* _The request_: Reproduce each line of the material precisely.
▬▬▬▬▬▬
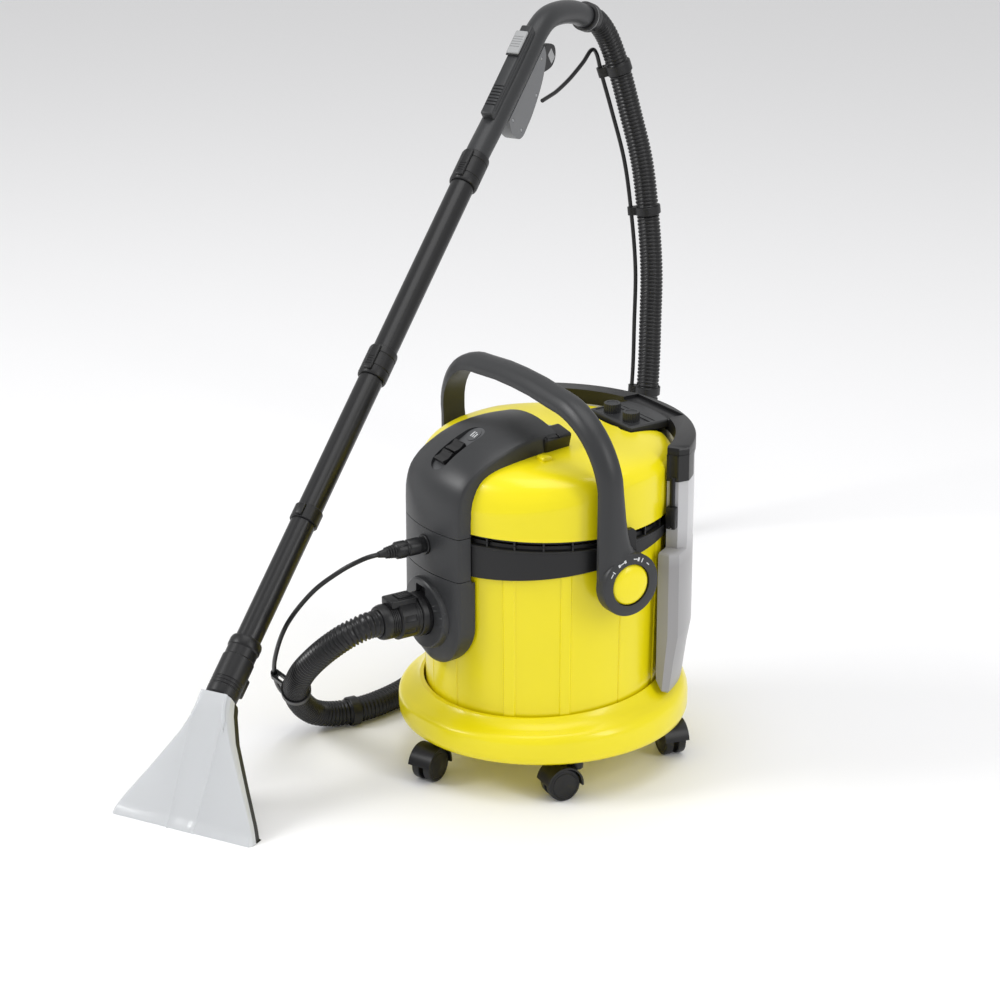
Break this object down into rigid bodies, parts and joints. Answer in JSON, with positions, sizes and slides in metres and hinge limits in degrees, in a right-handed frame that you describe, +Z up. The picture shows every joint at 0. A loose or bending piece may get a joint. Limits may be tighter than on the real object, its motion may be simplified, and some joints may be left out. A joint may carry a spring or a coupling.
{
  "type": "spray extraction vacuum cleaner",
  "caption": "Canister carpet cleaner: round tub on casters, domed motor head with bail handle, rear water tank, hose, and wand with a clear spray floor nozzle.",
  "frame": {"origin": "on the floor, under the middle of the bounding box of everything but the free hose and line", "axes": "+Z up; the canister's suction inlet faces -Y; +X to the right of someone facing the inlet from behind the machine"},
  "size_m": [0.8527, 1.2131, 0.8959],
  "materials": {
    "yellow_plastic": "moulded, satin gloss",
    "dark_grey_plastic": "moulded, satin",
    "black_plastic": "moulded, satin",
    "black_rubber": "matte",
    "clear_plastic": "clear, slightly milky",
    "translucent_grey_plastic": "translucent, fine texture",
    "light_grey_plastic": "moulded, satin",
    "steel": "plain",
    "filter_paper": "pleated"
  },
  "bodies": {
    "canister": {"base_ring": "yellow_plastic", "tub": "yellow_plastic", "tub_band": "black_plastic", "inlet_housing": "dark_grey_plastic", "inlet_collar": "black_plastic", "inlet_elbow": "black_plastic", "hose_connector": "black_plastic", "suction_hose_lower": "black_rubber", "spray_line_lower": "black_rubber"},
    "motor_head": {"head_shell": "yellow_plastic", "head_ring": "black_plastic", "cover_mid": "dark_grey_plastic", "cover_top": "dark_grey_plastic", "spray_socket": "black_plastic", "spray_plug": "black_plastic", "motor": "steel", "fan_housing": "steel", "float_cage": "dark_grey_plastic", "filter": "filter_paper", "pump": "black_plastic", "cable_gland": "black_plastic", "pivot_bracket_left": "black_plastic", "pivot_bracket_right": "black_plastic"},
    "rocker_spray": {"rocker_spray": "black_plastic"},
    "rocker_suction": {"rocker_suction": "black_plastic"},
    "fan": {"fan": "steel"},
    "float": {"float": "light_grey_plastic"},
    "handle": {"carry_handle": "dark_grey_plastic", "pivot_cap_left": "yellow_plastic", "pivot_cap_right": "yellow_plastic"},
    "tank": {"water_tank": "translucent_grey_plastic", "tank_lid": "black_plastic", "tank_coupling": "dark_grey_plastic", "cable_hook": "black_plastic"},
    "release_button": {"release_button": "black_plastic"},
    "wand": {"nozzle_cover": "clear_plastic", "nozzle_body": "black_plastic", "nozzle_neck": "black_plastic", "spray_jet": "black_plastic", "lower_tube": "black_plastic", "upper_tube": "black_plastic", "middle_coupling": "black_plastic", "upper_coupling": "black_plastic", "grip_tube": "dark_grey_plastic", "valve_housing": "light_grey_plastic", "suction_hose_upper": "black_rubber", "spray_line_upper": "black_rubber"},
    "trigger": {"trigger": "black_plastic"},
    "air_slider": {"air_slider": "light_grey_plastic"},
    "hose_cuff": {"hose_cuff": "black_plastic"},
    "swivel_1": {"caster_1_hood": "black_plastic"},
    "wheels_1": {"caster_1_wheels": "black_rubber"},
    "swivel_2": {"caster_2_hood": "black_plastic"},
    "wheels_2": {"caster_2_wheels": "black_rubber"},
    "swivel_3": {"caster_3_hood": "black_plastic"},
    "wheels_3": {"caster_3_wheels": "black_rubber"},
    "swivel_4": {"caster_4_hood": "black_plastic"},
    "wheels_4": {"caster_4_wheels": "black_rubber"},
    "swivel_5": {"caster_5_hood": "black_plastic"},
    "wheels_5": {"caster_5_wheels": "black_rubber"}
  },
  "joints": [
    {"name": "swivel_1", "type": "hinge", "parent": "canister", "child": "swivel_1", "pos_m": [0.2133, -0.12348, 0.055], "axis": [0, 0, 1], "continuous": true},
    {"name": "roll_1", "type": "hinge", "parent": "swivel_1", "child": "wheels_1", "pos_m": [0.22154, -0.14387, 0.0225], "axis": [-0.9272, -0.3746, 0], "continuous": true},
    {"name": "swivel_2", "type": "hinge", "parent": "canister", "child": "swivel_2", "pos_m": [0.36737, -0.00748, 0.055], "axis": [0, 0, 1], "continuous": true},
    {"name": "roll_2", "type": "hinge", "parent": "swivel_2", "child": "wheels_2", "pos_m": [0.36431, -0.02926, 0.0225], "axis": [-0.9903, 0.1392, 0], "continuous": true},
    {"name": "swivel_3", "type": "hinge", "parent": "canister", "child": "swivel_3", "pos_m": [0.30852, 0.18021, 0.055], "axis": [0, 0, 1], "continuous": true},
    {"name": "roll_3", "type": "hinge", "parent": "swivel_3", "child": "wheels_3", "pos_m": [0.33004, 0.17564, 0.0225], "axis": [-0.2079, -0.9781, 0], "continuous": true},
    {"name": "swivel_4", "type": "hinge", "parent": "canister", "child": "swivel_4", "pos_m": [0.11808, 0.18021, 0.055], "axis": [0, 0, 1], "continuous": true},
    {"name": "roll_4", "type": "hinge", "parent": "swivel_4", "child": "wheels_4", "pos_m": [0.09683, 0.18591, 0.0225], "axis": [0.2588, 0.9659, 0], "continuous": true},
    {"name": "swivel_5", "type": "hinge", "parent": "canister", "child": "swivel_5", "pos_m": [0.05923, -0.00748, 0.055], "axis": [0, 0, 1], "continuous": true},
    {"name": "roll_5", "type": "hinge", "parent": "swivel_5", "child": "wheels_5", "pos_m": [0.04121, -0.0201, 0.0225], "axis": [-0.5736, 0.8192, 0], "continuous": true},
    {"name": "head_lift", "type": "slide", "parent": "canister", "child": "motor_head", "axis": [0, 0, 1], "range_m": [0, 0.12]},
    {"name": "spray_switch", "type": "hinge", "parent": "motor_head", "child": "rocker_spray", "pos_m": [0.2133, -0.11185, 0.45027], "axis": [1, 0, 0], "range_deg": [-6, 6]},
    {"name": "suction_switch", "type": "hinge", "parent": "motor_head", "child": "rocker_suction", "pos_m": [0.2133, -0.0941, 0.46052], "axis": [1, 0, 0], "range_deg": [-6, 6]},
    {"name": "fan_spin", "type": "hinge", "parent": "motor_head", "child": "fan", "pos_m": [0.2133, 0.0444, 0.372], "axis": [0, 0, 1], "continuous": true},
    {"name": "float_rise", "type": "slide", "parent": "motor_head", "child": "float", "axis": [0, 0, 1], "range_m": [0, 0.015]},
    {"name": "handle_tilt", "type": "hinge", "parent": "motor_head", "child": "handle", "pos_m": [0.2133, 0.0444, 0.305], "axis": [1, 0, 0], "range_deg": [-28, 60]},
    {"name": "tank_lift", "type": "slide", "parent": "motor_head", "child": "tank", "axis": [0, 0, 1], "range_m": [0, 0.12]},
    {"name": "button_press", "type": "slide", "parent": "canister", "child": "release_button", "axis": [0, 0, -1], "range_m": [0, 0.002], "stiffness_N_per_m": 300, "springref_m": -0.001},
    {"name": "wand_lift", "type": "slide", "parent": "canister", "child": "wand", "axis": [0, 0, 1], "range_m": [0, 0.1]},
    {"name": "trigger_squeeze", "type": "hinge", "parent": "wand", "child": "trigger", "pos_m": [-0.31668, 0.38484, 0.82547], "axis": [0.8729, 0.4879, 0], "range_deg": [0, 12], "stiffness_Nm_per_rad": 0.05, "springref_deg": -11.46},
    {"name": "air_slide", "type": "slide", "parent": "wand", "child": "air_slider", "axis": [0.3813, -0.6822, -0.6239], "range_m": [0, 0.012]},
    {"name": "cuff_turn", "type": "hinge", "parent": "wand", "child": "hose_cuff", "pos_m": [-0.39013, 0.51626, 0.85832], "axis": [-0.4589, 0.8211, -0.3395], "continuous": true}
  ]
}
▬▬▬▬▬▬
* _Written response_:
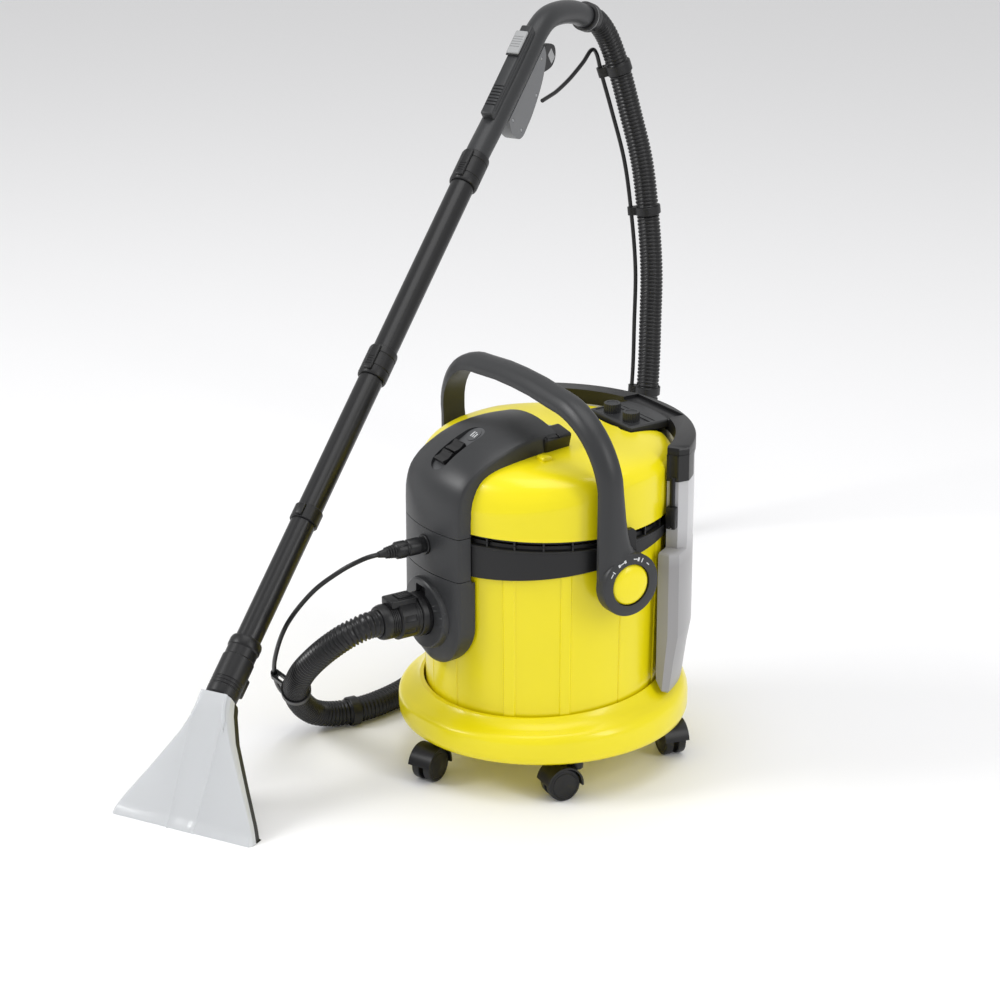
Break this object down into rigid bodies, parts and joints. Answer in JSON, with positions, sizes and slides in metres and hinge limits in degrees, in a right-handed frame that you describe, +Z up. The picture shows every joint at 0. A loose or bending piece may get a joint. Limits may be tighter than on the real object, its motion may be simplified, and some joints may be left out. A joint may carry a spring or a coupling.
{
  "type": "spray extraction vacuum cleaner",
  "caption": "Canister carpet cleaner: round tub on casters, domed motor head with bail handle, rear water tank, hose, and wand with a clear spray floor nozzle.",
  "frame": {"origin": "on the floor, under the middle of the bounding box of everything but the free hose and line", "axes": "+Z up; the canister's suction inlet faces -Y; +X to the right of someone facing the inlet from behind the machine"},
  "size_m": [0.8527, 1.2131, 0.8959],
  "materials": {
    "yellow_plastic": "moulded, satin gloss",
    "dark_grey_plastic": "moulded, satin",
    "black_plastic": "moulded, satin",
    "black_rubber": "matte",
    "clear_plastic": "clear, slightly milky",
    "translucent_grey_plastic": "translucent, fine texture",
    "light_grey_plastic": "moulded, satin",
    "steel": "plain",
    "filter_paper": "pleated"
  },
  "bodies": {
    "canister": {"base_ring": "yellow_plastic", "tub": "yellow_plastic", "tub_band": "black_plastic", "inlet_housing": "dark_grey_plastic", "inlet_collar": "black_plastic", "inlet_elbow": "black_plastic", "hose_connector": "black_plastic", "suction_hose_lower": "black_rubber", "spray_line_lower": "black_rubber"},
    "motor_head": {"head_shell": "yellow_plastic", "head_ring": "black_plastic", "cover_mid": "dark_grey_plastic", "cover_top": "dark_grey_plastic", "spray_socket": "black_plastic", "spray_plug": "black_plastic", "motor": "steel", "fan_housing": "steel", "float_cage": "dark_grey_plastic", "filter": "filter_paper", "pump": "black_plastic", "cable_gland": "black_plastic", "pivot_bracket_left": "black_plastic", "pivot_bracket_right": "black_plastic"},
    "rocker_spray": {"rocker_spray": "black_plastic"},
    "rocker_suction": {"rocker_suction": "black_plastic"},
    "fan": {"fan": "steel"},
    "float": {"float": "light_grey_plastic"},
    "handle": {"carry_handle": "dark_grey_plastic", "pivot_cap_left": "yellow_plastic", "pivot_cap_right": "yellow_plastic"},
    "tank": {"water_tank": "translucent_grey_plastic", "tank_lid": "black_plastic", "tank_coupling": "dark_grey_plastic", "cable_hook": "black_plastic"},
    "release_button": {"release_button": "black_plastic"},
    "wand": {"nozzle_cover": "clear_plastic", "nozzle_body": "black_plastic", "nozzle_neck": "black_plastic", "spray_jet": "black_plastic", "lower_tube": "black_plastic", "upper_tube": "black_plastic", "middle_coupling": "black_plastic", "upper_coupling": "black_plastic", "grip_tube": "dark_grey_plastic", "valve_housing": "light_grey_plastic", "suction_hose_upper": "black_rubber", "spray_line_upper": "black_rubber"},
    "trigger": {"trigger": "black_plastic"},
    "air_slider": {"air_slider": "light_grey_plastic"},
    "hose_cuff": {"hose_cuff": "black_plastic"},
    "swivel_1": {"caster_1_hood": "black_plastic"},
    "wheels_1": {"caster_1_wheels": "black_rubber"},
    "swivel_2": {"caster_2_hood": "black_plastic"},
    "wheels_2": {"caster_2_wheels": "black_rubber"},
    "swivel_3": {"caster_3_hood": "black_plastic"},
    "wheels_3": {"caster_3_wheels": "black_rubber"},
    "swivel_4": {"caster_4_hood": "black_plastic"},
    "wheels_4": {"caster_4_wheels": "black_rubber"},
    "swivel_5": {"caster_5_hood": "black_plastic"},
    "wheels_5": {"caster_5_wheels": "black_rubber"}
  },
  "joints": [
    {"name": "swivel_1", "type": "hinge", "parent": "canister", "child": "swivel_1", "pos_m": [0.2133, -0.12348, 0.055], "axis": [0, 0, 1], "continuous": true},
    {"name": "roll_1", "type": "hinge", "parent": "swivel_1", "child": "wheels_1", "pos_m": [0.22154, -0.14387, 0.0225], "axis": [-0.9272, -0.3746, 0], "continuous": true},
    {"name": "swivel_2", "type": "hinge", "parent": "canister", "child": "swivel_2", "pos_m": [0.36737, -0.00748, 0.055], "axis": [0, 0, 1], "continuous": true},
    {"name": "roll_2", "type": "hinge", "parent": "swivel_2", "child": "wheels_2", "pos_m": [0.36431, -0.02926, 0.0225], "axis": [-0.9903, 0.1392, 0], "continuous": true},
    {"name": "swivel_3", "type": "hinge", "parent": "canister", "child": "swivel_3", "pos_m": [0.30852, 0.18021, 0.055], "axis": [0, 0, 1], "continuous": true},
    {"name": "roll_3", "type": "hinge", "parent": "swivel_3", "child": "wheels_3", "pos_m": [0.33004, 0.17564, 0.0225], "axis": [-0.2079, -0.9781, 0], "continuous": true},
    {"name": "swivel_4", "type": "hinge", "parent": "canister", "child": "swivel_4", "pos_m": [0.11808, 0.18021, 0.055], "axis": [0, 0, 1], "continuous": true},
    {"name": "roll_4", "type": "hinge", "parent": "swivel_4", "child": "wheels_4", "pos_m": [0.09683, 0.18591, 0.0225], "axis": [0.2588, 0.9659, 0], "continuous": true},
    {"name": "swivel_5", "type": "hinge", "parent": "canister", "child": "swivel_5", "pos_m": [0.05923, -0.00748, 0.055], "axis": [0, 0, 1], "continuous": true},
    {"name": "roll_5", "type": "hinge", "parent": "swivel_5", "child": "wheels_5", "pos_m": [0.04121, -0.0201, 0.0225], "axis": [-0.5736, 0.8192, 0], "continuous": true},
    {"name": "head_lift", "type": "slide", "parent": "canister", "child": "motor_head", "axis": [0, 0, 1], "range_m": [0, 0.12]},
    {"name": "spray_switch", "type": "hinge", "parent": "motor_head", "child": "rocker_spray", "pos_m": [0.2133, -0.11185, 0.45027], "axis": [1, 0, 0], "range_deg": [-6, 6]},
    {"name": "suction_switch", "type": "hinge", "parent": "motor_head", "child": "rocker_suction", "pos_m": [0.2133, -0.0941, 0.46052], "axis": [1, 0, 0], "range_deg": [-6, 6]},
    {"name": "fan_spin", "type": "hinge", "parent": "motor_head", "child": "fan", "pos_m": [0.2133, 0.0444, 0.372], "axis": [0, 0, 1], "continuous": true},
    {"name": "float_rise", "type": "slide", "parent": "motor_head", "child": "float", "axis": [0, 0, 1], "range_m": [0, 0.015]},
    {"name": "handle_tilt", "type": "hinge", "parent": "motor_head", "child": "handle", "pos_m": [0.2133, 0.0444, 0.305], "axis": [1, 0, 0], "range_deg": [-28, 60]},
    {"name": "tank_lift", "type": "slide", "parent": "motor_head", "child": "tank", "axis": [0, 0, 1], "range_m": [0, 0.12]},
    {"name": "button_press", "type": "slide", "parent": "canister", "child": "release_button", "axis": [0, 0, -1], "range_m": [0, 0.002], "stiffness_N_per_m": 300, "springref_m": -0.001},
    {"name": "wand_lift", "type": "slide", "parent": "canister", "child": "wand", "axis": [0, 0, 1], "range_m": [0, 0.1]},
    {"name": "trigger_squeeze", "type": "hinge", "parent": "wand", "child": "trigger", "pos_m": [-0.31668, 0.38484, 0.82547], "axis": [0.8729, 0.4879, 0], "range_deg": [0, 12], "stiffness_Nm_per_rad": 0.05, "springref_deg": -11.46},
    {"name": "air_slide", "type": "slide", "parent": "wand", "child": "air_slider", "axis": [0.3813, -0.6822, -0.6239], "range_m": [0, 0.012]},
    {"name": "cuff_turn", "type": "hinge", "parent": "wand", "child": "hose_cuff", "pos_m": [-0.39013, 0.51626, 0.85832], "axis": [-0.4589, 0.8211, -0.3395], "continuous": true}
  ]
}